→ To do:
Print verbatim the opening line of the material and every subsequent line through the one containing "# The socket faces".

[START Data extract]

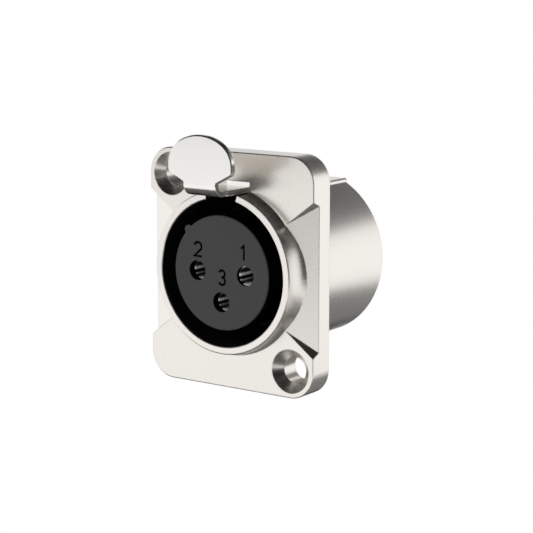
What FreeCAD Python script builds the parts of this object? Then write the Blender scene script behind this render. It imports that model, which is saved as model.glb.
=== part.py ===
import FreeCAD, Part
import math
import os
import Sketcher

# A three-pole panel socket with a latch. Millimetres, +Z up.
# The origin is the centre of the flange's back face, which lies on the panel.
# The socket faces -Y and the barrel runs to +Y through the panel.

DRIVING_SIZES = [
    # The square flange and its two screw holes
    ("flange_side_margin", 1.75),
    ("flange_top_margin", 4.25),
    ("flange_thickness", 3.64),
    ("flange_corner_radius", 3.5),
    ("flange_edge_width", 0.1),
    ("screw_edge_distance", 3.5),
    ("screw_hole_radius", 1.7),
    ("screw_sink_width", 1.15),
    # The sloped cheeks at the left and right of the collar
    ("cheek_drop", 1.295),
    ("cheek_width", 4.28),
    ("cheek_run", 3.21),
    ("cheek_corner_height", 5.54),
    ("cheek_lean", 0.595),
    # The raised collar and the annular gap for the plug's shell
    ("collar_height", 1.93),
    ("collar_rim_width", 1.02),
    ("collar_cove_radius", 5.2),
    ("collar_edge_width", 0.12),
    ("barrel_wall", 1.62),
    # The barrel behind the flange, with the web that carries the insulators
    ("barrel_length", 15.92),
    ("barrel_chamfer", 0.25),
    ("web_thickness", 1.4),
    ("web_hole_gap", 0.22),
    ("barrel_lip", 0.72),
    # The flat block on the barrel that carries the latch
    ("block_half_width", 5.3),
    ("block_drop", 0.8),
    ("block_edge_radius", 0.3),
    ("channel_half_width", 3.15),
    ("channel_depth", 0.25),
    ("window_height", 1.57),
    ("slot_half_width", 2.35),
    ("slot_end", 4.2),
    ("chamber_before_pin", 3.8),
    ("chamber_past_pin", 1.3),
    ("chamber_depth", 1.65),
    # The latch lever, a bent sheet with a round finger plate
    ("sheet_thickness", 0.7),
    ("lever_half_width", 2.5),
    ("lever_rest_gap", 0.15),
    ("lever_bend_radius", 1.5),
    ("plate_front", 9.95),
    ("plate_neck_rise", 1.75),
    ("plate_corner_rise", 1.28),
    ("plate_height", 6.05),
    ("plate_crown_radius", 6.5),
    ("plate_shoulder_radius", 3.7),
    ("plate_shoulder_angle", 61.5),
    ("plate_edge_width", 0.15),
    ("floor_end_before_pin", 2.4),
    ("ear_length", 3.7),
    ("ear_radius", 0.85),
    ("relief_start", 7.9),
    ("relief_length", 0.5),
    ("relief_depth", 0.35),
    ("hook_front", 1.2),
    ("hook_back", 1.0),
    ("hook_reach", 1.25),
    ("hook_tip_length", 0.5),
    ("hook_half_width", 1.3),
    # The latch pin and its spring
    ("pin_radius", 0.5),
    ("pin_from_rear", 3.32),
    ("pin_drop", 0.55),
    ("pin_length", 8.0),
    ("pin_ear_gap", 0.05),
    ("pin_seat_gap", 0.02),
    ("spring_wire_radius", 0.15),
    ("spring_turns", 3.0),
    ("spring_wire_sides", 6),
    ("spring_pin_gap", 0.15),
    ("spring_coil_gap", 0.06),
    ("spring_front_leg", 3.1),
    ("spring_rear_leg", 1.9),
    ("spring_rise", 12.0),
    # The front insulator with its key and the contact entries
    ("plug_gap_width", 2.15),
    ("insert_setback", 0.06),
    ("insert_edge_width", 0.1),
    ("carrier_gap", 0.13),
    ("insert_flange_thickness", 1.8),
    ("key_radius", 0.62),
    ("key_angle", 135.0),
    ("key_sink", 0.12),
    ("contact_circle_radius", 3.81),
    ("entry_radius", 1.315),
    ("insert_wall", 1.18),
    ("contact_edge_distance", 1.77),
    ("chamber_gap", 0.35),
    ("insulator_flat_depth", 1.25),
    ("insulator_flat_gap", 0.1),
    # The rear insulator
    ("rear_insulator_length", 4.2),
    ("boss_wall", 0.55),
    ("boss_height", 0.7),
    # The socket contacts with solder cups
    ("contact_bore_radius", 1.22),
    ("contact_wall", 0.68),
    ("contact_recess", 0.6),
    ("contact_late", 0.6),
    ("contact_edge_width", 0.12),
    ("contact_bore_depth", 11.0),
    ("tine_slot_width", 0.5),
    ("tine_slot_length", 8.5),
    ("tine_slot_angle", 45.0),
    ("contact_collar_rise", 0.55),
    ("contact_collar_length", 0.9),
    ("contact_gap", 0.05),
    ("cup_length", 3.4),
    ("cup_bore_radius", 1.4),
    ("cup_cut_length", 2.6),
    ("cup_past_barrel", 3.48),
    ("sleeve_thickness", 0.2),
    ("sleeve_length", 4.0),
    ("sleeve_start", 1.6),
    ("sleeve_gap_width", 0.6),
    # The screw that joins the two insulators
    ("assembly_thread_radius", 0.78),
    ("assembly_hole_radius", 0.8),
    ("assembly_clear_radius", 0.95),
    ("assembly_head_radius", 1.25),
    ("assembly_head_height", 0.9),
    ("assembly_sink_radius", 1.35),
    ("assembly_sink_depth", 1.1),
    ("assembly_length", 8.0),
    ("driver_slot_width", 0.4),
    ("driver_slot_depth", 0.45),
    # The retaining ring at the rear
    ("ring_bite", 0.37),
    ("ring_width", 1.25),
    ("ring_thickness", 0.7),
    ("ring_groove_gap", 0.05),
    ("ring_groove_width", 0.8),
    ("ring_gap_half_width", 2.6),
    ("ring_eye_radius", 0.35),
    # The earth strip that touches the plug's shell
    ("earth_width", 2.4),
    ("earth_thickness", 0.3),
    ("earth_wall_gap", 0.12),
    ("earth_bow", 0.55),
    ("earth_front", 0.6),
    ("earth_past_barrel", 3.08),
    ("earth_slot_gap", 0.15),
    ("earth_eye_radius", 0.55),
    ("earth_angle", 45.0),
]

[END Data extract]

→ Exercise answer:
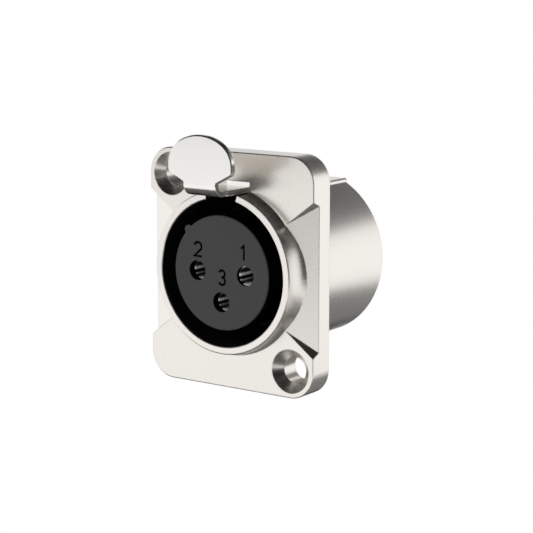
What FreeCAD Python script builds the parts of this object? Then write the Blender scene script behind this render. It imports that model, which is saved as model.glb.
=== part.py ===
import FreeCAD, Part
import math
import os
import Sketcher

# A three-pole panel socket with a latch. Millimetres, +Z up.
# The origin is the centre of the flange's back face, which lies on the panel.
# The socket faces -Y and the barrel runs to +Y through the panel.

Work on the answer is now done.